While Morocco attracted MAD 33.5 billion in foreign direct investment in 2018, its trade balance recorded an MAD 15 billion deficit increase.

Rabat – The foreign direct investment (FDI) flows in Morocco amounted to MAD 33.5 billion in 2018, a significant increase of 28.6 percent than the previous year, the Moroccan foreign exchange office said Wednesday.
The office explained the figures by the increase in revenues (up by MAD 11.6 billion) over expenditures (up by MAD 4.1 billion), in a note on foreign trade through 2018.
The 2018 Ernst & Young Africa Attractiveness Survey showed Morocco and South Africa as the top FDI destinations in Africa. Morocco attracted 96 FDI projects in 2017, an increase from 81 projects in 2016.

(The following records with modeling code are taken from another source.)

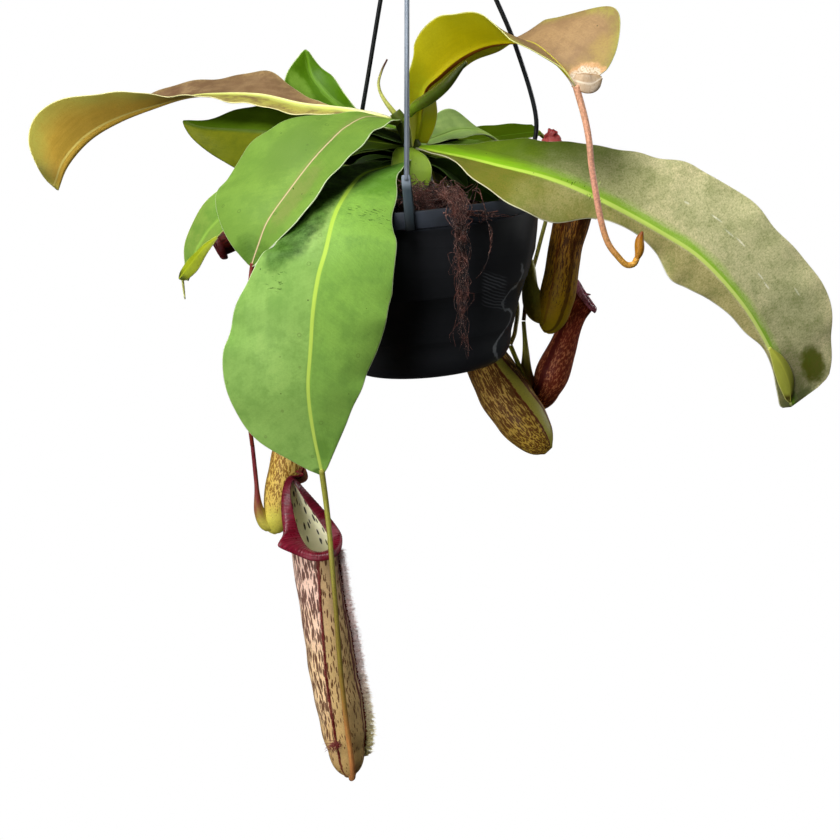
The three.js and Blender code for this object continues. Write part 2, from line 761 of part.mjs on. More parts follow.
// A domed lid over the mouth
function lidSolid(pitcher) {
  const lid = leafSolid({
    spine: [neckTop(pitcher), ...pitcher.lid],
    up: [pitcher.lidUp, pitcher.lidUp],
    left: pitcher.lidHalf,
    right: pitcher.lidHalf,
    fold: [0, 0],
    curl: [-25, -25],
    rows: 5,
    shares: [1, 0.5],
    rib: [0.9, 0.9],
  });
  return largest(lid.subtract(lipSolid(pitcher, GAP)));
}

// The pot and its filling turned on the lathe, then hung askew
function lathed(profile, segments = POT_SIDES) {
  const points = profile.map(([radius, height]) => new THREE.Vector2(radius, height));
  const geometry = new THREE.LatheGeometry(points, segments);
  geometry.rotateX(Math.PI / 2);
  geometry.rotateY(THREE.MathUtils.degToRad(-POT_TILT));
  geometry.translate(...POT_CENTRE);
  return geometry;
}

// A strand: a stiff cord with a clip moulded on its end, hooked over the pot's rim
function strandSolid(points, azimuth) {
  const hub = HUB_POINTS.map(([x, y, z]) => [x, y, z - GAP]);
  const hubGrown = toSolid(tube(hub, HUB_RADII.map((r) => r + GAP), 2, 10));
  const cord = toSolid(tube(points, [1.7, 1.6, 1.6, 1.7], 10)).subtract(hubGrown);
  const clip = new THREE.Shape();
  clip.moveTo(RIM_RADIUS + GAP, -12);
  for (const [radius, height] of CLIP_OUTLINE) {
    clip.lineTo(RIM_RADIUS + radius, height);
  }
  const geometry = new THREE.ExtrudeGeometry(clip, { depth: 8, bevelEnabled: false });
  geometry.translate(0, 0, -4);
  geometry.rotateX(Math.PI / 2);
  geometry.rotateZ(THREE.MathUtils.degToRad(azimuth));
  geometry.rotateY(THREE.MathUtils.degToRad(-POT_TILT));
  geometry.translate(...POT_CENTRE);
  return largest(cord.add(toSolid(geometry)));
}

const pot = toSolid(lathed(POT_PROFILE));
const soil = toSolid(lathed(SOIL_PROFILE));
const soilGrown = toSolid(lathed(SOIL_PROFILE.map(([r, h]) => [r, h > -20 ? h + GAP : h])));
const stem = toSolid(tube(STEM_POINTS, STEM_RADII, 8, 10)).subtract(soilGrown);
const stemGrown = toSolid(tube(STEM_POINTS, STEM_RADII.map((r) => r + GAP), 8, 10));
const rootTangle = ROOTS.map(({ points, radii }) => toSolid(tube(points, radii, 12, 5)))
  .reduce((all, root) => all.add(root))
  .subtract(soilGrown);

place("pot", toGeometry(pot), BLACK, 0.25);
place("soil", toGeometry(soil), SOIL, 0.95);
place("stem", toGeometry(largest(stem)), STEM);
place("roots", toGeometry(largest(rootTangle)), ROOT, 0.9);
place("hook", toGeometry(toSolid(tube(HOOK_POINTS, [2, 2], 22, 8))
  .add(toSolid(tube(HUB_POINTS, HUB_RADII, 2, 10)))), BLACK, 0.3);
for (const [name, strand] of Object.entries(STRANDS)) {
  place(name, toGeometry(strandSolid(strand.points, strand.azimuth)), BLACK, 0.3);
}
for (const [name, shoot] of Object.entries(SHOOTS)) {
  const solid = toSolid(tube(shoot.points, shoot.radii, 8, 6)).subtract(stemGrown);
  place(name, toGeometry(largest(solid)), shoot.color);
}
for (const [name, leaf] of Object.entries(LEAVES)) {
  place(name, toGeometry(largest(leafSolid(leaf).subtract(stemGrown))), leaf.color);
}
for (const [name, pitcher] of Object.entries(PITCHERS)) {
  place(name, toGeometry(largest(pitcherSolid(pitcher))), pitcher.color);
  place(`${name}_lip`, toGeometry(lipSolid(pitcher)), pitcher.lip, 0.3);
  place(`${name}_lid`, toGeometry(lidSolid(pitcher)), pitcher.lip);
}

export default group;
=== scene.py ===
# %% [markdown]
# # A hanging pitcher plant
# This lesson dresses a solid model of a tropical pitcher plant in its black hanging pot. The
# solids are loaded first and stay where they are. Each visible piece is then made round them
# with the same sizes, and takes the place of the plain solid that it stands for.

# %% Load the solid model
import math

import bpy
import numpy as np
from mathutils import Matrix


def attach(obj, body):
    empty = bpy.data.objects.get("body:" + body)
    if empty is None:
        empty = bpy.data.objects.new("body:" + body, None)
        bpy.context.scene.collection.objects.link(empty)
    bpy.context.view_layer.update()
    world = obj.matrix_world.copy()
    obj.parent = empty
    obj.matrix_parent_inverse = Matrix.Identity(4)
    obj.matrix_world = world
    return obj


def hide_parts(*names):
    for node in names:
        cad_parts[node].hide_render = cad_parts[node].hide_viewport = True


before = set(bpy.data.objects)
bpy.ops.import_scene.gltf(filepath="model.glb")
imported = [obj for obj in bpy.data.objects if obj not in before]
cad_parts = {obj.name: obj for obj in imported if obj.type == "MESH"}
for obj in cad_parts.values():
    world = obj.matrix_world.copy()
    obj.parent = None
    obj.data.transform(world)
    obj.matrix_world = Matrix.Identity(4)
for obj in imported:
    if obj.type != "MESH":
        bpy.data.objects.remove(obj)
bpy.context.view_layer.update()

print("solids:", len(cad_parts))

# %% [markdown]
# The photograph looks at the plant from a little above, from about 0.9 m away, with a lens that
# sees 38 degrees. The camera is set from those three facts, and everything else is drawn
# in metres from the inside of the hook's bend.

# %% Set the camera
LOOK_DOWN = math.radians(15)
DISTANCE = 0.9
LOOK_AT = np.array([0.0083, 0.0, -0.4348])
FOCAL_PIXELS = 1228
IMAGE_PIXELS = 840

camera_data = bpy.data.cameras.new("camera")
camera_data.sensor_width = 36
camera_data.lens = camera_data.sensor_width * FOCAL_PIXELS / IMAGE_PIXELS
camera_data.clip_start = 0.05
camera = bpy.data.objects.new("camera", camera_data)
look = np.array([0, math.cos(LOOK_DOWN), -math.sin(LOOK_DOWN)])
camera.location = LOOK_AT - DISTANCE * look
camera.rotation_euler = (math.pi / 2 - LOOK_DOWN, 0, 0)
bpy.context.scene.collection.objects.link(camera)
bpy.context.scene.camera = camera
print("camera at", [round(value, 3) for value in camera.location])

# %% [markdown]
# A shader's maths is easier to read as a plain sum than as boxes and wires. This small class
# holds one output of a shader node, and each sum on it adds the node that works it out.

# %% Sums on shader sockets
class Flow:
    """A number or colour that runs through a finish's nodes."""

    def __init__(self, finish, node, output):
        self.finish = finish
        self.node = node
        self.socket = node.outputs[output]

    def maths(self, operation, *values):
        return self.finish.add("ShaderNodeMath", {"operation": operation}, dict(enumerate(values)))

    def __add__(self, other):
        return self.maths("ADD", self, other)

    def __radd__(self, other):
        return self.maths("ADD", other, self)

    def __sub__(self, other):
        return self.maths("SUBTRACT", self, other)

    def __rsub__(self, other):
        return self.maths("SUBTRACT", other, self)

    def __mul__(self, other):
        return self.maths("MULTIPLY", self, other)

    def __rmul__(self, other):
        return self.maths("MULTIPLY", other, self)

    def __truediv__(self, other):
        return self.maths("DIVIDE", self, other)

    def __abs__(self):
        return self.maths("ABSOLUTE", self)

    def sine(self):
        return self.maths("SINE", self)

    def rising(self, low, high):
        """0 below low, 1 above high, and a soft step between."""
        inputs = {0: self, 1: low, 2: high}
        return self.finish.add("ShaderNodeMapRange", {"interpolation_type": "SMOOTHSTEP"}, inputs)

    def falling(self, low, high):
        return 1 - self.rising(low, high)

    def parts(self):
        node = self.finish.add("ShaderNodeSeparateXYZ", {}, {0: self}).node
        return [Flow(self.finish, node, axis) for axis in range(3)]

    def stretched(self, *scale):
        settings = {"operation": "MULTIPLY"}
        return self.finish.add("ShaderNodeVectorMath", settings, {0: self, 1: scale})


def tint(text):
    """A colour written as six hex digits, as the shader's linear numbers."""
    values = [int(text[k:k + 2], 16) / 255 for k in (0, 2, 4)]
    linear = [v / 12.92 if v <= 0.04045 else ((v + 0.055) / 1.055) ** 2.4 for v in values]
    return (*linear, 1)


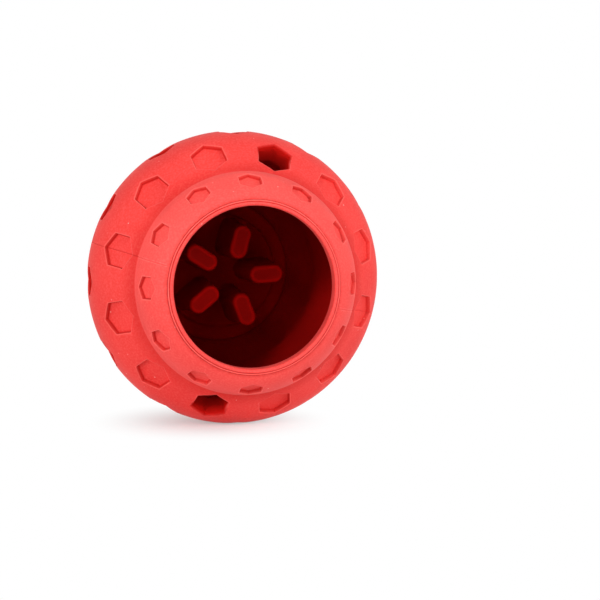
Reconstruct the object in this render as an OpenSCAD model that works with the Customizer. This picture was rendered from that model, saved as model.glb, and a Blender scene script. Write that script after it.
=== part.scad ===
/* [Ball] */
// Diameter round the equator
ball_d = 110; // [96:1:120]
// Length along the axis, from the mouth's lip to the back face
ball_depth = 79.6; // [76:0.2:84]
// Radius of the bulge at the equator, in a cut along the axis
equator_arc_r = 20.7; // [17:0.1:24]
// Wall at the equator and under the cone
wall = 7; // [5:0.1:8.5]
// Wall under the collar
collar_wall = 4.7; // [4:0.1:6]
// Wall at the back
back_wall = 5; // [4:0.1:6]
// Angle of the seam between the two half shells, from the X axis
seam_angle = -15; // [-15:30:345]

/* [Collar and mouth] */
// Diameter where the cone meets the collar
collar_d = 81.8; // [76:0.2:86]
// Distance from the equator plane to where the cone meets the collar
collar_z = 23.6; // [22:0.1:26]
// Radius of the collar's bulge, in a cut along the axis
collar_arc_r = 20; // [17:0.1:26]
// Diameter of the crease round the mouth
crease_d = 63; // [60:0.2:66]
// Inside diameter of the mouth
mouth_d = 58.6; // [54:0.2:59]
// Length of the mouth ring's sleeve, from the lip inwards
sleeve_length = 5; // [4:0.1:6]
// Width of the thin bead between the crease and the lip
bead_w = 0.6; // [0.4:0.1:0.8]

/* [Hexagons] */
// Hexagons in each row round the ball
hex_count = 12; // [12:2:12]
// Width across the flats of the hexagons on the cone, and of the two holes
cone_hex_w = 11.9; // [9:0.1:12.6]
// Width across the flats of the two holes at the inside of the wall
hole_inner_w = 9.7; // [7:0.1:12.6]
// Place of those hexagons, measured along the cone from the equator's bulge
cone_hex_along = 4.1; // [3:0.1:5]
// Width across the flats of the hexagons on the collar
collar_hex_w = 8.1; // [6:0.1:9.5]
// Width across the flats of the hexagons on the equator
equator_hex_w = 10.7; // [8:0.1:12]
// Depth of the recesses
recess_depth = 2; // [1:0.1:2.6]

/* [Fingers] */
// Distance from the axis to the middle of a finger
finger_ring_r = 13.5; // [13:0.1:16]
// Length of a finger's top, along the radius
finger_top_length = 12.5; // [10:0.1:13.5]
// Width of a finger's top
finger_top_w = 6.6; // [5:0.1:7.4]
// Length of a finger's root, along the radius
finger_root_length = 15; // [14:0.1:15.6]
// Width of a finger's root
finger_root_w = 7.6; // [7:0.1:7.8]
// Height of a finger's top above the base plate
finger_height = 28.9; // [24:0.1:34]
// Radius of the rounding round a finger's top
finger_edge_r = 1.6; // [0.8:0.1:2]
// Height above the base plate of the line that a finger bends about
bend_height = 9; // [8.4:0.1:10]
// Clearance between a finger's foot and its seat
seat_gap = 0.3; // [0.2:0.05:0.5]

/* [Base plate] */
// Flat back of the hollow left free round the plate
base_margin = 1.7; // [0.5:0.1:4]
// Thickness of the plate
base_t = 2.5; // [2:0.1:4]
// Height above the plate of the hub that holds the fingers' feet
hub_height = 2.6; // [2.2:0.1:3]
// Depth of the seats in the hub, below the plate's top
seat_dip = 0.6; // [0.4:0.1:1.2]
// Hub outside the seats
hub_rim = 1.5; // [1:0.1:2]

/* [Hidden] */

red = "#e8403c";
dark_red = "#b32a28";

// Cuts run this far past the faces that they open
overrun = 1;
// Space for adhesive round the mouth ring
bond_gap = 0.05;

half_turn = 180;
sixth_turn = 60;
hex_step = 2 * half_turn / hex_count;
hull_faces = 32;
arc_steps = 10;
$fn = 96;

ball_r = ball_d / 2;
half_depth = ball_depth / 2;
collar_r = collar_d / 2;
crease_r = crease_d / 2;
mouth_r = mouth_d / 2;

// Centre of the equator's bulge lies on the equator plane
bulge_x = ball_r - equator_arc_r;

// The lip is a round bead between the mouth and the thin bead
lip_w = crease_r - bead_w - mouth_r;
crease_z = half_depth - lip_w / 2;

// Lengths across a hexagon's corners
function across_corners(flats) = flats / cos(sixth_turn / 2);

// Points along an arc in the section, by the lean of its normal from the axis
function arc(centre, r, from, to) = [
    for (i = [0 : arc_steps])
        let (lean = from + (to - from) * i / arc_steps)
            centre + r * [sin(lean), cos(lean)]
];

// The same points on the other side of the equator, in the opposite order
function mirrored(points) = [
    for (i = [len(points) - 1 : -1 : 0]) [points[i][0], -points[i][1]]
];

// Lean from the axis of the line from one point to another
function lean_of(centre, point) = atan2(point[0] - centre[0], point[1] - centre[1]);

// The cone runs from the bulge, which it touches, to the foot of the collar
kink = [collar_r, collar_z];
bulge_spoke = kink - [bulge_x, 0];
cone_lean = lean_of([0, 0], bulge_spoke) + acos(equator_arc_r / norm(bulge_spoke));
cone_normal = [sin(cone_lean), cos(cone_lean)];
cone_way = [-cos(cone_lean), sin(cone_lean)];
cone_start = [bulge_x, 0] + equator_arc_r * cone_normal;

// Centre of the collar's bulge, from the two points that it runs through
crease = [crease_r, crease_z];
collar_chord = crease - kink;
collar_reach = sqrt(pow(collar_arc_r, 2) - pow(norm(collar_chord) / 2, 2));
collar_side = [-collar_chord[1], collar_chord[0]] / norm(collar_chord);
collar_centre = (kink + crease) / 2 + collar_reach * collar_side;
kink_lean = lean_of(collar_centre, kink);
crease_lean = lean_of(collar_centre, crease);
collar_lean = (kink_lean + crease_lean) / 2;
cavity_arc_r = collar_arc_r - collar_wall;

cone_hex_place = cone_start + cone_hex_along * cone_way;
collar_hex_place = collar_centre + collar_arc_r * [sin(collar_lean), cos(collar_lean)];

// The back wall's flat inside face carries the base plate
back_inside_z = back_wall - half_depth;
plate_rise = -back_inside_z - collar_centre[1];
base_r = collar_centre[0] + sqrt(max(0, pow(cavity_arc_r, 2) - pow(plate_rise, 2))) - base_margin;
plate_top_z = back_inside_z + base_t;
bend_z = plate_top_z + bend_height;
finger_top_z = plate_top_z + finger_height;

// A finger's foot is round about the bend line and turns in a round seat
seat_r = bend_height + seat_dip;
foot_r = seat_r - seat_gap;
seat_drop = bend_height - hub_height;
seat_half_length = sqrt(pow(seat_r, 2) - pow(seat_drop, 2));
seat_half_w = finger_root_w / 2 + seat_gap;
hub_r = finger_ring_r + seat_half_length + hub_rim;

// One finger stands in line with the hole in the upper shell
finger_count = 5;
finger_step = 2 * half_turn / finger_count;
hole_angle = seam_angle + half_turn / 2;

// Everything below is drawn with the ball's axis along Z, and then laid along -Y
module lay_down() {
    rotate([half_turn / 2, 0, 0])
        children();
}

// Section of the ball from the axis outwards, with a raised disc at the back and no mouth
module body_section() {
    outer = concat(
        arc(collar_centre, collar_arc_r, crease_lean, kink_lean),
        arc([bulge_x, 0], equator_arc_r, cone_lean, half_turn / 2)
    );
    disc_edge = arc([mouth_r + lip_w / 2, crease_z], lip_w / 2, 0, half_turn / 2);
    polygon(concat(
        [[0, crease_z]],
        outer,
        mirrored(outer),
        mirrored(disc_edge),
        [[0, -half_depth]]
    ));
}

// Section of the hollow behind one collar
module collar_hollow() {
    inner = arc(collar_centre, cavity_arc_r, 0, kink_lean);
    polygon(concat(
        [[0, 0], [0, half_depth], [inner[0][0], half_depth]],
        inner,
        [[inner[arc_steps][0], 0]]
    ));
}

// Section of the hollow, closed at the back and open at the mouth
module cavity_section() {
    bulge = concat(
        [kink - wall * cone_normal],
        arc([bulge_x, 0], equator_arc_r - wall, cone_lean, half_turn / 2)
    );
    intersection() {
        union() {
            polygon(concat([[0, bulge[0][1]]], bulge, mirrored(bulge), [[0, -bulge[0][1]]]));
            collar_hollow();
            mirror([0, 1])
                collar_hollow();
        }
        translate([0, back_inside_z])
            square([ball_r, ball_depth - back_inside_z]);
    }
    square([crease_r, half_depth + overrun]);
}

// Hexagonal prism along a leaning normal, with a corner towards the pole
module hexagon(place, lean, flats, depth) {
    translate([place[0], 0, place[1]])
        rotate([0, lean, 0])
            translate([0, 0, -depth])
                cylinder(h = depth + overrun, d = across_corners(flats), $fn = 6);
}

// Hole through the wall, with the same outline outside as a recess, and narrower inside
module tapered_hole() {
    depth = 2 * wall;
    taper = (cone_hex_w - hole_inner_w) / wall;
    translate([cone_hex_place[0], 0, cone_hex_place[1]])
        rotate([0, cone_lean, 0])
            translate([0, 0, -depth])
                cylinder(
                    h = depth + overrun,
                    d1 = across_corners(cone_hex_w - taper * depth),
                    d2 = across_corners(cone_hex_w + taper * overrun),
                    $fn = 6
                );
}

// Prisms for the recesses of one half shell, on both sides of the equator
module recess_prisms() {
    for (i = [0 : hex_count / 2]) {
        rotate([0, 0, seam_angle + i * hex_step]) {
            hexagon(cone_hex_place, cone_lean, cone_hex_w, recess_depth);
            mirror([0, 0, 1])
                hexagon(cone_hex_place, cone_lean, cone_hex_w, recess_depth);
        }
    }
    for (i = [0 : hex_count / 2 - 1]) {
        rotate([0, 0, seam_angle + (i + 1 / 2) * hex_step]) {
            hexagon([ball_r, 0], half_turn / 2, equator_hex_w, recess_depth);
            hexagon(collar_hex_place, collar_lean, collar_hex_w, recess_depth);
            mirror([0, 0, 1])
                hexagon(collar_hex_place, collar_lean, collar_hex_w, recess_depth);
        }
    }
}

// Half of the ball's wall, on the side of the upper hole
module half_shell() {
    difference() {
        rotate([0, 0, seam_angle])
            rotate_extrude(angle = half_turn)
                difference() {
                    body_section();
                    cavity_section();
                }
        recess_prisms();
        rotate([0, 0, hole_angle])
            tapered_hole();
    }
}

module upper_shell() {
    color(red)
        lay_down()
            half_shell();
}

module lower_shell() {
    color(red)
        lay_down()
            rotate([0, 0, half_turn])
                half_shell();
}

// Seamless ring bonded into the mouth, with a rolled lip and a thin bead beside it
module mouth_ring() {
    sleeve_r = crease_r - bond_gap;
    color(red)
        lay_down()
            rotate_extrude() {
                translate([mouth_r, half_depth - sleeve_length])
                    square([sleeve_r - mouth_r, sleeve_length - lip_w / 2]);
                translate([mouth_r + lip_w / 2, crease_z])
                    circle(d = lip_w);
                translate([crease_r - bead_w / 2 - bond_gap, crease_z])
                    circle(d = bead_w);
            }
}

// Plate on the back wall, with a hub that has a round-bottomed seat for each finger's foot
module finger_base() {
    color(dark_red)
        lay_down()
            difference() {
                union() {
                    translate([0, 0, back_inside_z])
                        cylinder(h = base_t, r = base_r);
                    translate([0, 0, back_inside_z])
                        cylinder(h = base_t + hub_height, r = hub_r);
                }
                for (i = [0 : finger_count - 1]) {
                    rotate([0, 0, hole_angle + i * finger_step])
                        translate([finger_ring_r, seat_half_w, bend_z])
                            rotate([half_turn / 2, 0, 0])
                                cylinder(h = 2 * seat_half_w, r = seat_r);
                }
            }
}

// Tapered finger with round ends and a rounded top, along the radius
module finger_shape() {
    root_r = finger_root_w / 2;
    root_x = finger_root_length / 2 - root_r;
    top_r = finger_top_w / 2;
    top_x = finger_top_length / 2 - top_r;
    hull() {
        for (side = [-1, 1]) {
            translate([side * root_x, 0, bend_z - foot_r])
                cylinder(h = overrun, r = root_r, $fn = hull_faces);
            translate([side * top_x, 0, finger_top_z - finger_edge_r])
                rotate_extrude($fn = hull_faces)
                    translate([top_r - finger_edge_r, 0])
                        circle(r = finger_edge_r, $fn = hull_faces);
        }
    }
}

// Finger in its own direction, with its foot rounded about the bend line
module finger(i) {
    color(dark_red)
        lay_down()
            rotate([0, 0, hole_angle + i * finger_step])
                translate([finger_ring_r, 0, 0])
                    intersection() {
                        finger_shape();
                        union() {
                            translate([0, finger_root_w, bend_z])
                                rotate([half_turn / 2, 0, 0])
                                    cylinder(h = 2 * finger_root_w, r = foot_r);
                            translate([-finger_root_length, -finger_root_w, bend_z])
                                cube([2 * finger_root_length, 2 * finger_root_w, finger_height]);
                        }
                    }
}

upper_shell();
lower_shell();
mouth_ring();
finger_base();
finger(0);  // finger_1
finger(1);  // finger_2
finger(2);  // finger_3
finger(3);  // finger_4
finger(4);  // finger_5
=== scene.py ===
from math import acos, atan2, cos, degrees, hypot, pi, radians, sin, sqrt
import bmesh
import bpy
from mathutils import Matrix, Vector, noise
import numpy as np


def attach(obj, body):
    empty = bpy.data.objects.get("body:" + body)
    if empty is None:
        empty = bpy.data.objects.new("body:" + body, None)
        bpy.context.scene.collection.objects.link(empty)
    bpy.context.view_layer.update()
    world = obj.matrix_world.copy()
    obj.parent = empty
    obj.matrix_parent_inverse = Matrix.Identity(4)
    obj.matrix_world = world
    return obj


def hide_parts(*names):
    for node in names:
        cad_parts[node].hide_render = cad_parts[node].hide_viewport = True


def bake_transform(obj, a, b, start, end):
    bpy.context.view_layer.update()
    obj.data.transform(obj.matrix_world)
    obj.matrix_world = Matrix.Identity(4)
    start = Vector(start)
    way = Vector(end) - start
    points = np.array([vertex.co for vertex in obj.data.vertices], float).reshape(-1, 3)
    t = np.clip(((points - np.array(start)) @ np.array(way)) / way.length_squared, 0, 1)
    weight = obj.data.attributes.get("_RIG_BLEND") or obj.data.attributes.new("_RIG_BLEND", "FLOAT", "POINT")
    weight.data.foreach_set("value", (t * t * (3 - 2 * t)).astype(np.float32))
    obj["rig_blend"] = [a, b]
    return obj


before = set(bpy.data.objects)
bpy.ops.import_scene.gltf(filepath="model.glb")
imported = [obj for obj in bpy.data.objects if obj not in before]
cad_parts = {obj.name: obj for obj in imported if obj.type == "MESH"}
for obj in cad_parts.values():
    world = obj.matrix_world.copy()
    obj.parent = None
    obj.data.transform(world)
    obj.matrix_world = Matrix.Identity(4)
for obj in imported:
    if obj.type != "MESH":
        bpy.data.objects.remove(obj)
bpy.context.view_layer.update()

# Camera: a long lens, a little above the ball and round to the left of its mouth
camera = {
    "azimuth": -13.0,
    "elevation": 6.07,
    "lens": 120.0,
    "sensor": 36.0,
    "distance": 0.751,
    "aimRight": 0.0249,        # the ball stands left of the middle of the frame
    "aimDown": 0.0084,
    "near": 0.01,
    "far": 20.0,
}


def lookFrom(azimuth, elevation):
    # turn of a camera or lamp that looks at the ball from these angles, in degrees
    return Matrix.Rotation(radians(azimuth), 4, "Z") @ Matrix.Rotation(
        radians(90.0 - elevation), 4, "X")


def addCamera():
    data = bpy.data.cameras.new("camera")
    data.lens = camera["lens"]
    data.sensor_width = camera["sensor"]
    data.clip_start = camera["near"]
    data.clip_end = camera["far"]
    view = bpy.data.objects.new("camera", data)
    bpy.context.collection.objects.link(view)
    offset = Vector((camera["aimRight"], -camera["aimDown"], camera["distance"]))
    turn = lookFrom(camera["azimuth"], camera["elevation"])
    view.matrix_world = turn @ Matrix.Translation(offset)
    bpy.context.scene.camera = view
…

Morocco also jumped 9 places since 2017 and ranked 60th out of 190 countries in the 2019 World Bank’s “Doing Business” ranking.
The North African country aims to be among the top 50 countries in the Doing Business rankings by 2021.
Imports outstrip exports
Morocco’s trade deficit went up 8 percent from MAD 189.2 billionin 2017 to MAD 204.5 billion last year, according to the foreign exchange office.
The North African country’s imports rose by 9.3 percent, recording MAD 478.7 billion in 2018 compared to MAD 438.1 billion in 2017.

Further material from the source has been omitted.